A very annoyed-looking Solas in Dragon Age: The Veilguard
The lord elf’s those who elf themselves. | Image credit: EA

At the centre of the plot of Dragon Age: The Veilguard is Solas, the Dread Wolf. A party member in Inquisition, Solas finds himself in a curious position in this game. The player is asked to draw their own conclusion about him; is he evil, or a misguided antihero? The truth, of course, is not so black and white. In a sense, Solas himself becomes an emblem for this game that is so much about him.

Like the Dread Wolf, Dragon Age: The Veilguard is likely to be divisive.
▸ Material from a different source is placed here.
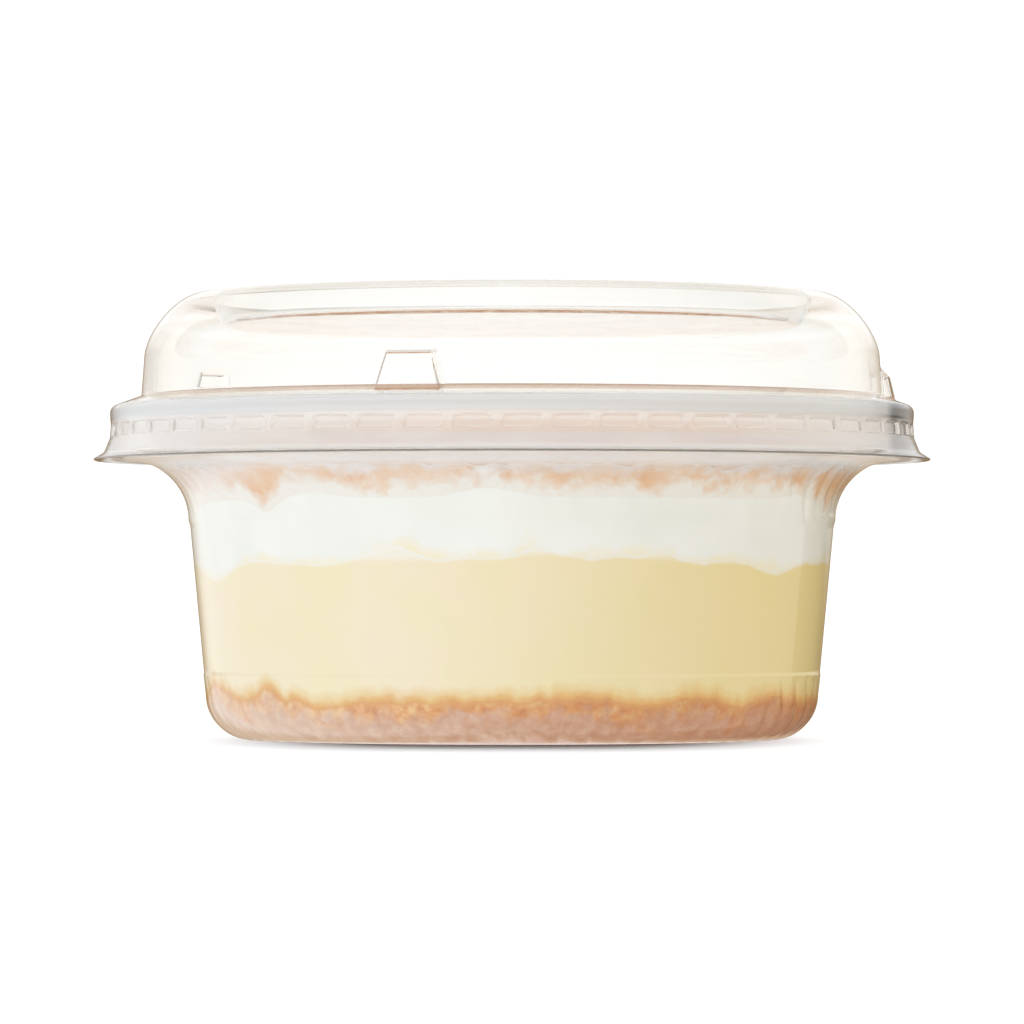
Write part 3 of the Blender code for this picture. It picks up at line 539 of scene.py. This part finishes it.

Some are inevitably going to view it as a heroic homecoming for BioWare, an example of the studio playing its greatest hits while gingerly treading into new areas. Others will inevitably dislike the choices made – half of this, part of that – never, arguably, forming a truly cohesive whole. Me? I fall somewhere in the middle, on Solas and the game alike.

Dragon Age: The Veilguard is full of heart and soul. It’s also got some great ideas. Conversely, many of those ideas feel like they struggle to get out of first gear – and those that do find it harder still to make it to third. Sometimes the cleverest ideas are undermined by other systems or decisions. Simultaneously feeling polished to within an inch of its life in places and utterly half-baked in others, it’s as baffling as it is engaging; as frustrating as it is fascinating.

I expect the divided discourse to be as interesting as – and more varied than – the game. One thing that I think is inarguable, though, is that it showcases a BioWare on steadier feet than at any point in the last decade. Where that firmer stance has been planted just means one’s mileage really is going to vary more than the norm, depending on your predilections and tolerances.


Dragon Age: The Veilguard launches October 31 for Xbox Series X/S, PS5, and PC. This review is written based on PC code provided by the publisher.